An attorney for a Franklin County man argued Wednesday before the Maine Supreme Judicial Court that his client was wrongfully convicted in 2012 of the cold-case murder of Rita St. Peter of Anson based on 32-year-old evidence that he called “entirely circumstantial.”

Jay Mercier, now 58, had remained free for years after St. Peter’s bludgeoned body was found on the side of a dirt road in Anson on July 5, 1980. It wasn’t until 2011 that authorities used DNA evidence to charge him with her murder.

Mercier was found guilty after a jury trial a year later in Somerset County Superior Court and sentenced to serve 70 years in prison.

Mercier’s attorney, Hunter Tzovarras, is now asking the state’s highest court to vacate Mercier’s conviction for four reasons, though Chief Justice Leigh Saufley quickly picked one of Tzovarras’ reasons – that the original medical examiner was unavailable to testify at the trial – as the “most important” issue in contention.

Tzovarras argued that the unavailability of Henry Ryan, the then-chief medical examiner who conducted St. Peter’s autopsy in 1980, to testify at the trial deprived Mercier of his 6th Amendment right to confront his accuser. He said it was not enough that the state’s current Chief Medical Examiner Margaret Greenwald testified at the trial to give her opinion from the autopsy report of what caused St. Peter’s death.

“Over the course of time, physicians are going to retire and move on to their reward,” Saufley said.

Saufley asked Tzovarras what was wrong with the current court practice of allowing cross-examination of the present-day witness. Another justice on the seven-member panel asked Tzovarras what prevented Mercier’s defense attorney from hiring his own legal expert to contest Greenwald’s opinion.

Assistant Attorney General Lara Nomani argued for the state to uphold Mercier’s conviction, saying the prosecutors never introduced Ryan’s autopsy report into evidence to be considered by the jury and presented Greenwald’s testimony as only her opinion.

“She offered her opinions. She offered the materials she reviewed in forming her opinions,” Nomani said.

On the night of her death, 20-year-old St. Peter was intoxicated when she was last seen shortly after midnight on July 5, 1980, leaving the Depot bar in Madison and staggering in the area of the bridge that spanned he Kennebec River between Madison and Anson. She was found the next morning off Campground Road in Anson, bloodied from blunt impact injuries to her head and chest. Authorities said she was sexually assaulted, beaten with a tire iron and run over.

Several witnesses from 1980 had seen Mercier in the general area of the Depot bar shortly before St. Peter was last seen alive and police were able to confirm that tire tracks left near St. Peter’s body were consistent with the tires on Mercier’s 1980 GMC truck. But authorities did not charge him until 2011 when DNA testing on cigarette butts found at the end of Mercier’s driveway gave police probable cause to get a search warrant for a swab from Mercier’s mouth.

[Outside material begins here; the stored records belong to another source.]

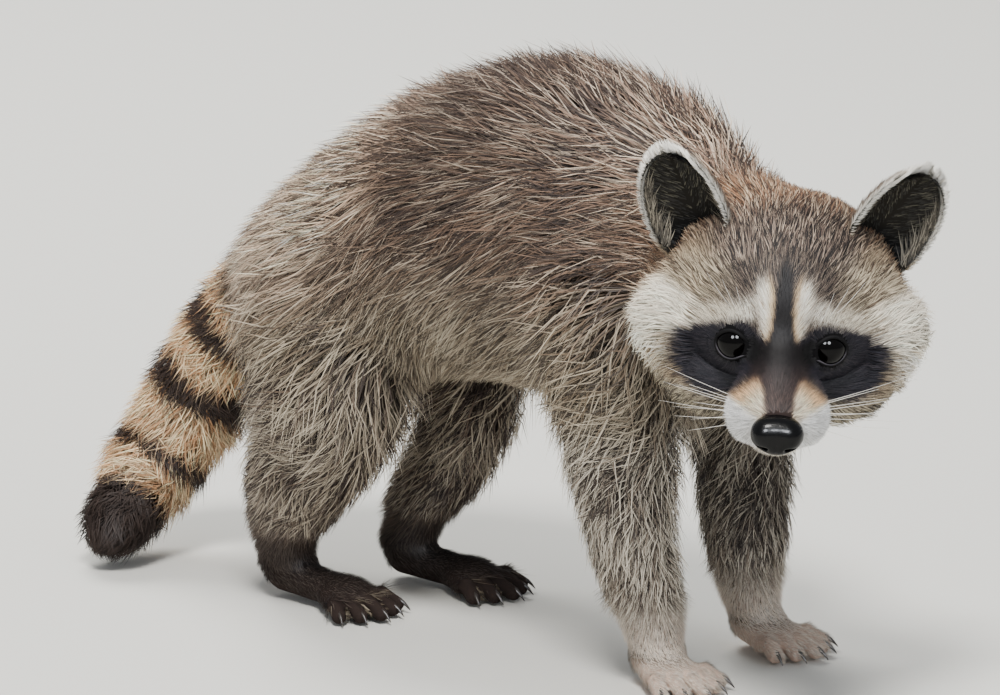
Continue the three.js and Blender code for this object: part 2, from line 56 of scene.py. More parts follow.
# ------------------------------------------------------------------ sizes
BOX_MIDDLE = (-10.640, 0.970)
HEAD_YAW, HEAD_PITCH, HEAD_ROLL = 49.0, 15.0, 3.7
HEAD_CENTRE = (-24.2, 149.8, 154.4)
EYE_RADIUS = 7.2
EYE_AT = (29.5, 16.6, -1.7)
NOSE_AT = (69.0, 0.0, -17.2)
EAR_LENGTH, EAR_WIDTH = 40.0, 36.0
CELL = 1.5  # fineness of the skin's mesh


def at(x, forward, z):
    return np.array([x, -forward, z], float)


SHIFT = -at(BOX_MIDDLE[0], BOX_MIDDLE[1], 0)


def world(p):
    return (np.asarray(p, float) + SHIFT) / 1000.0


def unit(v):
    v = np.asarray(v, float)
    return v / np.maximum(np.linalg.norm(v, axis=-1, keepdims=True), 1e-9)


def dots(a, b):
    return np.einsum("...i,...i->...", a, b)


def ramp(a, b, x):
    t = np.clip((x - a) / (b - a), 0, 1)
    return t * t * (3 - 2 * t)


def mix(a, b, t):
    return a + (b - a) * t


# ------------------------------------------------------------------ the head's own axes
def head_axes():
    y, p, r = (math.radians(v) for v in (HEAD_YAW, HEAD_PITCH, HEAD_ROLL))
    f = at(-math.sin(y) * math.cos(p), math.cos(y) * math.cos(p), -math.sin(p))
    l0 = at(math.cos(y), math.sin(y), 0)
    u0 = at(-math.sin(y) * math.sin(p), math.cos(y) * math.sin(p), math.cos(p))
    return (
        at(*HEAD_CENTRE),
        f,
        l0 * math.cos(r) - u0 * math.sin(r),
        u0 * math.cos(r) + l0 * math.sin(r),
    )


HO, HF, HL, HU = head_axes()


def on_head(f, l, u):
    f, l, u = np.asarray(f, float), np.asarray(l, float), np.asarray(u, float)
    return HO + f[..., None] * HF + l[..., None] * HL + u[..., None] * HU


def head_vector(f, l, u):
    return on_head(f, l, u) - HO


def in_head(p):
    q = p - HO
    return q @ HF, q @ HL, q @ HU


# ------------------------------------------------------------------ fields: negative inside, about a distance
def ellipsoid(a, b, c, ra, rb, rc):
    k0 = np.sqrt((a / ra) ** 2 + (b / rb) ** 2 + (c / rc) ** 2)
    k1 = np.sqrt((a / (ra * ra)) ** 2 + (b / (rb * rb)) ** 2 + (c / (rc * rc)) ** 2)
    return k0 * (k0 - 1) / np.maximum(k1, 1e-9)


def blend(a, b, k):
    h = np.maximum(k - np.abs(a - b), 0) / k
    return np.minimum(a, b) - h * h * k / 4


def carve(a, b, k):
    return -blend(-a, b, k)


FAR = 60.0


class Tube:
    """A tube through stations x, forward, z, half-width, half-depth, with the same numbers as the solid's."""

    def __init__(self, stations, end_share, steps=4):
        pts = np.array([at(*s[:3]) for s in stations])
        n = (len(pts) - 1) * steps
        c, w, h = [], [], []
        for i in range(n + 1):
            g = i / n * (len(pts) - 1)
            k = min(int(g), len(pts) - 2)
            g -= k
            s = g * g * (3 - 2 * g) * 0.5 + g * 0.5
            c.append(self.point(pts, k, g))
            w.append(mix(stations[k][3], stations[k + 1][3], s))
            h.append(mix(stations[k][4], stations[k + 1][4], s))
        self.c, self.w, self.h, self.share = np.array(c), np.array(w), np.array(h), end_share
        i = np.arange(n + 1)
        self.dir = unit(self.c[np.minimum(i + 1, n)] - self.c[np.maximum(i - 1, 0)])
        x = np.array([1.0, 0, 0])
        self.side = unit(x - self.dir * self.dir[:, :1])
        self.deep = np.cross(self.dir, self.side)
        self.arc = np.concatenate([[0], np.cumsum(np.linalg.norm(np.diff(self.c, axis=0), axis=1))])

    @staticmethod
    def point(p, k, g):
        p1, p2 = p[k], p[k + 1]
        p0 = p[k - 1] if k > 0 else 2 * p[0] - p[1]
        p3 = p[k + 2] if k + 2 < len(p) else 2 * p[-1] - p[-2]
        d0, d1, d2 = (max(float(((b - a) ** 2).sum()) ** 0.25, 1e-4) for a, b in ((p0, p1), (p1, p2), (p2, p3)))
        t1 = ((p1 - p0) / d0 - (p2 - p0) / (d0 + d1) + (p2 - p1) / d1) * d1
        t2 = ((p2 - p1) / d1 - (p3 - p1) / (d1 + d2) + (p3 - p2) / d2) * d1
        return p1 + t1 * g + (-3 * p1 + 3 * p2 - 2 * t1 - t2) * g * g + (2 * p1 - 2 * p2 + t1 + t2) * g**3

    def __call__(self, p):
        best = np.full(len(p), FAR)
        reach = max(self.w.max(), self.h.max()) + 34
        lo, hi = self.c.min(0) - reach, self.c.max(0) + reach
        near = np.nonzero(((p > lo) & (p < hi)).all(1))[0]
        q0 = p[near]
        got = best[near]
        for i in range(len(self.c) - 1):
            a, b = self.c[i], self.c[i + 1]
            d = b - a
            r = max(self.w[i], self.w[i + 1], self.h[i], self.h[i + 1]) + 30
            v = q0 - a
            m = np.nonzero((v * v).sum(1) < r * r)[0]
            if not len(m):
                continue
            v = v[m]
            g = np.clip(v @ d / (d @ d), 0, 1)
            v = v - g[:, None] * d
            w, h = mix(self.w[i], self.w[i + 1], g), mix(self.h[i], self.h[i + 1], g)
            s = unit(mix(self.side[i], self.side[i + 1], g[:, None]))
            e = unit(mix(self.deep[i], self.deep[i + 1], g[:, None]))
            f = unit(mix(self.dir[i], self.dir[i + 1], g[:, None]))
            got[m] = np.minimum(got[m], ellipsoid(dots(v, s), dots(v, e), dots(v, f), w, h, np.sqrt(w * h) * self.share))
        best[near] = got
        return best

    def nearest(self, p):
        """Index of the nearest centre-line sample, the arc length there (between samples) and the direction."""
        d2 = (p * p).sum(1)[:, None] - 2 * p @ self.c.T + (self.c**2).sum(1)
        i = d2.argmin(1)
        along = dots(p - self.c[i], self.dir[i])
        return i, np.clip(self.arc[i] + along, 0, self.arc[-1]), self.dir[i]


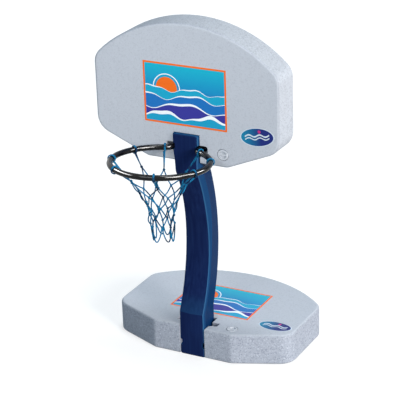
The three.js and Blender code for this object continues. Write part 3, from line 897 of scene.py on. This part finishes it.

Tzovarras also argued that Mercier was wrongfully convicted because police overstepped their bounds when Mercier consented in 1980 to let them search his truck. Police not only searched it but drove it away to a service station to make inked prints from its tires. Tzovarras said police in 1980 also continued to interrogate Mercier for 90 minutes after Mercier said he didn’t want to speak with them, which he contends was a violation of Mercier’s rights.

Tzovarras argued that a prosecutor incorrectly referred to the tire tracks at the murder scene in closing arguments at Mercier’s trial as definitively left by his truck.

The Supreme Judicial Court made no immediate ruling on the appeal and set no time frame for when it rule.